■ Short problem
In the entries below, the lines from the one with "shape.translate(shift)" through the one with "obj.data.transform(world)" are to be copied exactly; both ends count.

■ Records provided

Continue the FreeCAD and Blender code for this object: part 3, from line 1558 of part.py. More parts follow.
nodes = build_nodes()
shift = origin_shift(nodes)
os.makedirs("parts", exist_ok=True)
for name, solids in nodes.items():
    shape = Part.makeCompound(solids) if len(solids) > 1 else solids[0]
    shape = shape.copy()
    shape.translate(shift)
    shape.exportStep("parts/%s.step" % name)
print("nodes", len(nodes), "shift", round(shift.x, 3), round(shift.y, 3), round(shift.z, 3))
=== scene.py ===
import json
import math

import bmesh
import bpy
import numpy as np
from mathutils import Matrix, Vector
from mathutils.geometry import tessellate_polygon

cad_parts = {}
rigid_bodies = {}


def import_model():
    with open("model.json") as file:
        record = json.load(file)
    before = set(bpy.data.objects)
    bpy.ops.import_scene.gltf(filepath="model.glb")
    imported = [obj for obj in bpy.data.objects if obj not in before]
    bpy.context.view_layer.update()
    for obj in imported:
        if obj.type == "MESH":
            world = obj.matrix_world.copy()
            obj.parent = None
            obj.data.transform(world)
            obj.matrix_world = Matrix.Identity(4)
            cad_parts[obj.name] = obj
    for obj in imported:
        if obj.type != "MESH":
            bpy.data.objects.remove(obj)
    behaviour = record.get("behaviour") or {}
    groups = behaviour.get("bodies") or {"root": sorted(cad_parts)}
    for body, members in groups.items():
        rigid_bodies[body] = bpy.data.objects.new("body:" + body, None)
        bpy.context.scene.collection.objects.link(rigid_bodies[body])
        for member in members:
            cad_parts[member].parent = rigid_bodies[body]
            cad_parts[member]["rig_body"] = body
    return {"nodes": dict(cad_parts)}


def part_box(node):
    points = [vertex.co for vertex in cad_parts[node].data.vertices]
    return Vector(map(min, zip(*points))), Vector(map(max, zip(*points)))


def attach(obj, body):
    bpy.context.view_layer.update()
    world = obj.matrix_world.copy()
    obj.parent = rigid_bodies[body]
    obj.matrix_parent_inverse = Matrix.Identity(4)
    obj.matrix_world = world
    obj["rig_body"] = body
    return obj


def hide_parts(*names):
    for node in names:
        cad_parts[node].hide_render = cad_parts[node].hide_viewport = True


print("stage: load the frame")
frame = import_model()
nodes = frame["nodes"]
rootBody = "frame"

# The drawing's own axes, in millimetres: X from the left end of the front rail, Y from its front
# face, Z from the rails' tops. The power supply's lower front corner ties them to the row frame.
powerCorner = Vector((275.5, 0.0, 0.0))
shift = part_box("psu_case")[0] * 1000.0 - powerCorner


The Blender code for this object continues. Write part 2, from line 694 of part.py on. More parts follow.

■ Final result
    shape.translate(shift)
    shape.exportStep("parts/%s.step" % name)
print("nodes", len(nodes), "shift", round(shift.x, 3), round(shift.y, 3), round(shift.z, 3))
=== scene.py ===
import json
import math

import bmesh
import bpy
import numpy as np
from mathutils import Matrix, Vector
from mathutils.geometry import tessellate_polygon

cad_parts = {}
rigid_bodies = {}


def import_model():
    with open("model.json") as file:
        record = json.load(file)
    before = set(bpy.data.objects)
    bpy.ops.import_scene.gltf(filepath="model.glb")
    imported = [obj for obj in bpy.data.objects if obj not in before]
    bpy.context.view_layer.update()
    for obj in imported:
        if obj.type == "MESH":
            world = obj.matrix_world.copy()
            obj.parent = None
            obj.data.transform(world)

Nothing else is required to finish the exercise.